Methodology: How We Read the Bible – Melitio of Sardis

This is the 5Th   blog in this series which began with Reading the Bible: Hermeneutics & Typology.  The previous blog is  Methodology: How we read the Bible (B).

We get a sense of the Patristic reading of the Old Testament as Typology   in the writings of St. Melitio Bishop of Sardis (d. ca 180 AD).  St. Melitio sees the Old Testament (OT) as a sketch or model of what was to come – Christ is the reality which the Jewish scriptures sketch for us to recognize the reality when God fulfills His plan.  The sketch is an imperfect image, but is helpful for us to know what is coming.  When the reality which the sketch portrayed finally exists, the reality is valued while the role of the sketch is diminished since it no longer is needed to help prepare us for the reality.

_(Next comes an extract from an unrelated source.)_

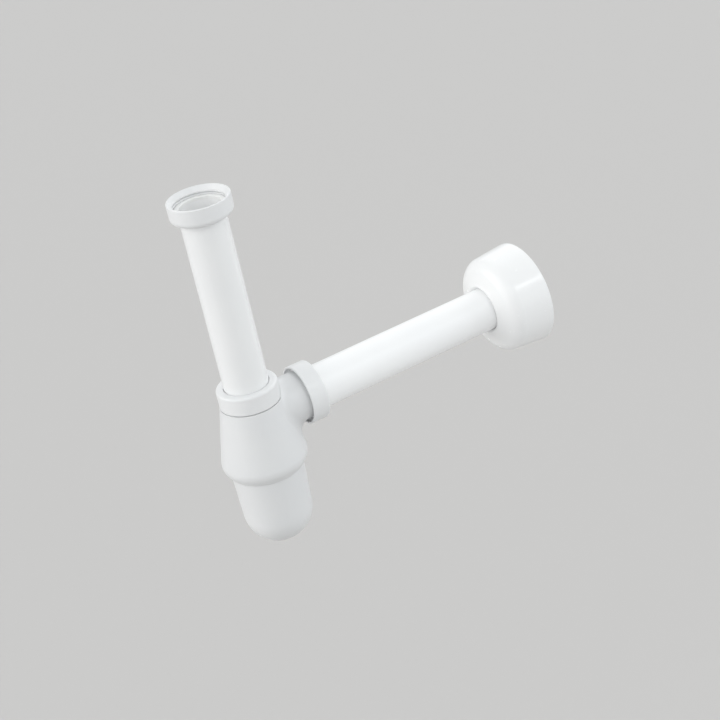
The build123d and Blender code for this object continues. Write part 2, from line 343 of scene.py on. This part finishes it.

“At the same time Melito… suggests that the words and events of the OT are, in effect, a rough draft, a sketch, for something that would appear later in its realized form, ‘taller, stronger, beautiful.’  He echoes Ecclesiastes: ‘To each belongs its proper season: a proper time for the model [typos], a proper time for the material [yle], a proper time for the reality [aletheia]. … Later he adds:

The people [o laos] was a model by way of preliminary sketch, and the law was the writing of a parable; the gospel is the recounting and fulfillment of the law, and the church is the repository of the reality.

The model then was precious before the reality, and the parable was marvelous before the interpretation; that is, the people was precious before the church arose, and the law was marvelous before the gospel was elucidated.

But when the church arose and the gospel took precedence, the typos was made void, conceding its power to the aletheia, and the law was fulfilled, conceding its power to the gospel.

The typos was abolished when the Lord was revealed, and today, things once precious have become worthless, since the precious things have been revealed.”  (Peter Bouteneff, BEGINNINGS: ANCIENT CHRISTIAN READINGS OF THE BIBLICAL NARRATIVES, pp 65-66)

In St. Melitios’ own words:

“This what occurs in the case of a first draft; It is not a finished work but exists so that, through the model, that which is to be can be seen. Therefore a preliminary sketch is made of what is to be, from wax or from clay or from wood, so that what will come about, taller in height, and greater in strength, and more attractive in shape, and wealthier in workmanship, can be seen through the small and provisional sketch.

When the thing comes about of which the sketch was a type, that which was to be, of which the type bore the likeness, then the type is destroyed, it has become useless, it yields up the image to what is truly real.  What was once valuable becomes worthless, when what is of true value appears.

To each then is its own time: the type has its own time, the material has its own time, the reality has its own time. …

So then, just as with the provisional examples, so it is with eternal things; as it is with things on earth, so it is with the things in heaven.  For indeed the Lord’s salvation and his truth were prefigured in the people, and the decrees of the Gospel were proclaimed in advance by the law.”  (Meltio of Sardis,ca 190Ad, ON PASCHA, pp 46-47)

Next:  Methodology: How We Read the Bible – Theodore of Mopseustia

5 thoughts on “Methodology: How We Read the Bible – Melitio of Sardis

  1. Pingback: Methodology: How we read the Bible (B) | Fr. Ted's Blog

  2. Pingback: Methodology: How We Read the Bible – Theodore of Mopseustia | Fr. Ted's Blog

  3. Nicole

    What a helpful series Fr Ted. I have been away from blogs for awhile and now coming back to yours due to its constructive approach and content. Thx much.

  4. Genesis Sanchez

    But when the church arose and the gospel took precedence, the typos was made void, conceding its power to the aletheia, and the law was fulfilled, conceding its power to the gospel.

    Is St. Meletios saying the OT is useless or powerless? Doesn’t it still have a part in our moral practice and spiritual experience?

    1. Fr. Ted

      No, not useless or powerless, but its power and purpose was in pointing to the Messiah. So now the fulfillment has come, and so we no longer need to rely on the typos as we have the reality. He is not declaring the Old Testament null and void, but rather if you read it without Christ, you empty it of its power. The Old Testament must be read and interpreted through Christ.

      His notion would be that someone wishing to build a new home might be very excited when he first sees the architectural drawings or model. The plans and model and sketches are really exciting and essential. But once you have the real building constructed, the plans, sketches and model are no longer needed or admired as you have the reality.